**Given instruction**: In the listing below, locate the line that contains "Turn this picture" and the line that contains "from mathutils.bvhtree import BVHTree". Restate word for word those two lines and every line between them, and nothing else.

**Stored data**:
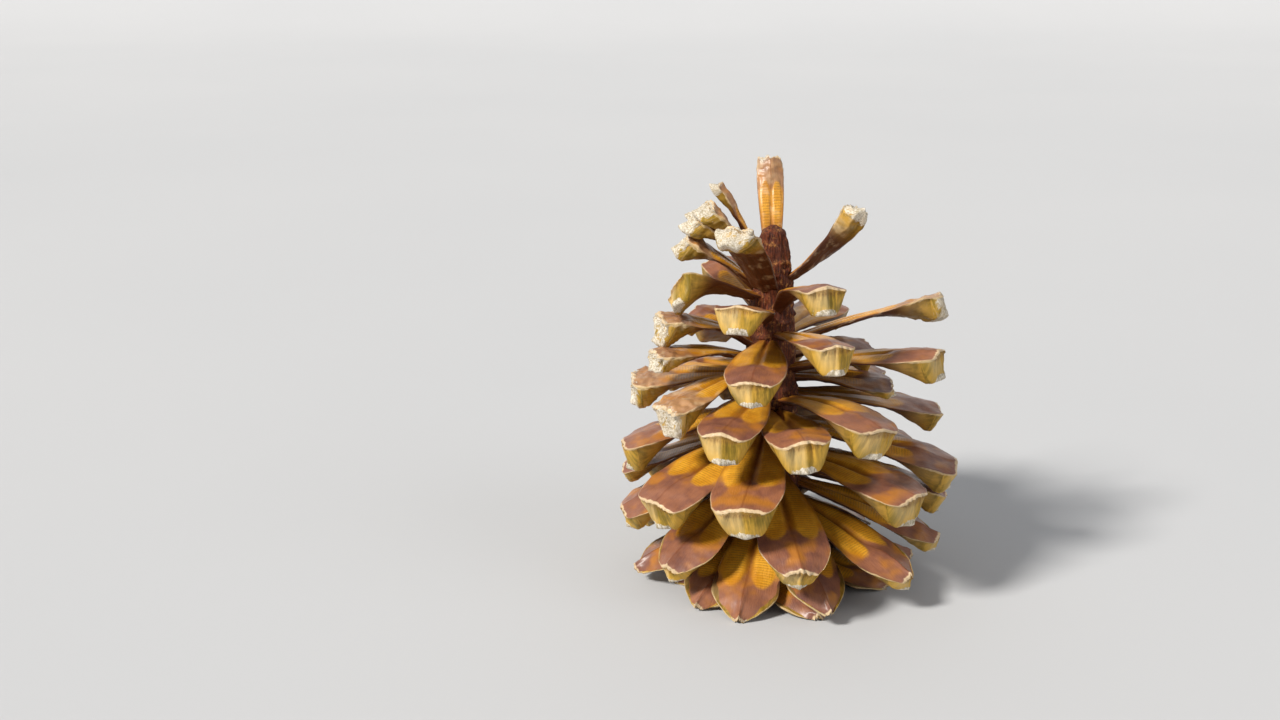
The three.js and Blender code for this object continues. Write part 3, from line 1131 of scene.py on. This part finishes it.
* * *
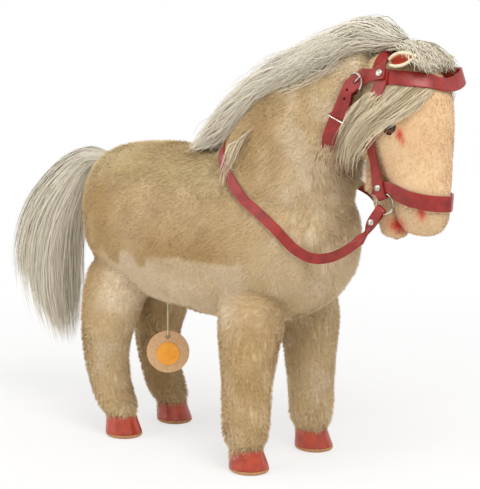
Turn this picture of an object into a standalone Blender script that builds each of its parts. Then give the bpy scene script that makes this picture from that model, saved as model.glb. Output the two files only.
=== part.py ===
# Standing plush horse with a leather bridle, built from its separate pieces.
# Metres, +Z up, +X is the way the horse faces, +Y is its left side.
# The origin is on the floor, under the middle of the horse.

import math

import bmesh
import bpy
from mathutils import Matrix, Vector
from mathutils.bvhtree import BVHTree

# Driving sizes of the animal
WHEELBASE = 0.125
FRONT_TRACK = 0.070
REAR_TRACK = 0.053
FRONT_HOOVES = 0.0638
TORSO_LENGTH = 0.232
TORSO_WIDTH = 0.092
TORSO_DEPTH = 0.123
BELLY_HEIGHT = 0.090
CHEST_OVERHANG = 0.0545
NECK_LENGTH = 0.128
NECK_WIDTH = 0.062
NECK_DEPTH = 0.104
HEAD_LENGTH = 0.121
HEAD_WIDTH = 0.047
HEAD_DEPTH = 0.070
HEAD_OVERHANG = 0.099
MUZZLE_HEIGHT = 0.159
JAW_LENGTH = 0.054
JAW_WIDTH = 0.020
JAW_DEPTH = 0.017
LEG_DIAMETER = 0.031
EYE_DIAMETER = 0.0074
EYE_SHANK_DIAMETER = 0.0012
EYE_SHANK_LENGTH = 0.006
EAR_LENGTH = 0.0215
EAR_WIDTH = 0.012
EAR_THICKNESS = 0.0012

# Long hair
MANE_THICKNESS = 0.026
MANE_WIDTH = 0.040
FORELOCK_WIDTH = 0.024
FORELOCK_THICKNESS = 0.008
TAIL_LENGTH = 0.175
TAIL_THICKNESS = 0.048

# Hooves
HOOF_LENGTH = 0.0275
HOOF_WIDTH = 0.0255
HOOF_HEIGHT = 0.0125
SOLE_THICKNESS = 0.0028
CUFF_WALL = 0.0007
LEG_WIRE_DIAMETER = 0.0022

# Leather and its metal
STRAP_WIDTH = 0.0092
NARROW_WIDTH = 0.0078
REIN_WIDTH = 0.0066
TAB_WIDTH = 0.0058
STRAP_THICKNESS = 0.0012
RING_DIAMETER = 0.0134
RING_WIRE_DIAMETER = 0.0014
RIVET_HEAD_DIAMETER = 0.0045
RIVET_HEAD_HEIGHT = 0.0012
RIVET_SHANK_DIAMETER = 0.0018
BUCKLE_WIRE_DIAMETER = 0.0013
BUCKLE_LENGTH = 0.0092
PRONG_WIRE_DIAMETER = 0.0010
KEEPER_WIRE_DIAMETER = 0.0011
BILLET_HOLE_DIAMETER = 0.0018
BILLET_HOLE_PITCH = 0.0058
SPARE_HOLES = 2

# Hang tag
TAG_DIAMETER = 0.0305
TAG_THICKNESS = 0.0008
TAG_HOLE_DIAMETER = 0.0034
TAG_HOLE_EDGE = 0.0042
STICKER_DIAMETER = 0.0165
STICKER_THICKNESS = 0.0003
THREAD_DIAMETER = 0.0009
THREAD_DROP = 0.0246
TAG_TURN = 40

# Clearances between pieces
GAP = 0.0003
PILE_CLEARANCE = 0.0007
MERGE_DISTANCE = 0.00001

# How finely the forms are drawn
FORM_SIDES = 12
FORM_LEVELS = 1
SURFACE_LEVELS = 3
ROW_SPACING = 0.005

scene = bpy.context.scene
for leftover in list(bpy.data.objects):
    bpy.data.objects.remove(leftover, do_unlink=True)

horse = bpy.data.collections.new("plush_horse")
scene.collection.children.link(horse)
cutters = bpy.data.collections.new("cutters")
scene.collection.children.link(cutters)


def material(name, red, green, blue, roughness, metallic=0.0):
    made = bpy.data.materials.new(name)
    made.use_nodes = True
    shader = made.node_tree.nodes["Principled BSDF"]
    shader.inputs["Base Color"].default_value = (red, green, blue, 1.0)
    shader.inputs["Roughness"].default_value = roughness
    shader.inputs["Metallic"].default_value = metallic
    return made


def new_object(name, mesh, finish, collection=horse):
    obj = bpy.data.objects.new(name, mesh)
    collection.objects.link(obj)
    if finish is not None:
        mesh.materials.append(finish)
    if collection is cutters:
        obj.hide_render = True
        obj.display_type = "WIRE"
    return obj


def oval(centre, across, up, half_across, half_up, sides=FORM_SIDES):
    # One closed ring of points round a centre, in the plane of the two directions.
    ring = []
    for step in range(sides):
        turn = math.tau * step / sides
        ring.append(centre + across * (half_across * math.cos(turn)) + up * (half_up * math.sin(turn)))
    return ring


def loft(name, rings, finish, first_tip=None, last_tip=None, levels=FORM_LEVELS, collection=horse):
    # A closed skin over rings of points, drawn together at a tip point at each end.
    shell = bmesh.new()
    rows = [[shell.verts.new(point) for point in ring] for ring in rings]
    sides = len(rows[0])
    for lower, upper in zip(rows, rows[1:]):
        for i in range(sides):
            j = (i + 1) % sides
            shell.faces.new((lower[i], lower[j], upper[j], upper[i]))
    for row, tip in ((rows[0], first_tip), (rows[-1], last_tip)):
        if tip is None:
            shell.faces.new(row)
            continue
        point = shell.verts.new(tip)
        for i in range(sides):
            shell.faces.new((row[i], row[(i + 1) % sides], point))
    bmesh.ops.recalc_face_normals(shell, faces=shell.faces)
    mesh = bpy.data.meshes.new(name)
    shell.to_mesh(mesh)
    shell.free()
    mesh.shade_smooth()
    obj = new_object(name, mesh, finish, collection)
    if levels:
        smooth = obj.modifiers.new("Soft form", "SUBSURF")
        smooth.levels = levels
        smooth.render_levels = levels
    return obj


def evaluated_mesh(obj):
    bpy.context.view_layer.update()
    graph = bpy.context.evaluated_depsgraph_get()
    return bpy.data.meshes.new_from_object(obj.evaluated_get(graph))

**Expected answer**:
Turn this picture of an object into a standalone Blender script that builds each of its parts. Then give the bpy scene script that makes this picture from that model, saved as model.glb. Output the two files only.
=== part.py ===
# Standing plush horse with a leather bridle, built from its separate pieces.
# Metres, +Z up, +X is the way the horse faces, +Y is its left side.
# The origin is on the floor, under the middle of the horse.

import math

import bmesh
import bpy
from mathutils import Matrix, Vector
from mathutils.bvhtree import BVHTree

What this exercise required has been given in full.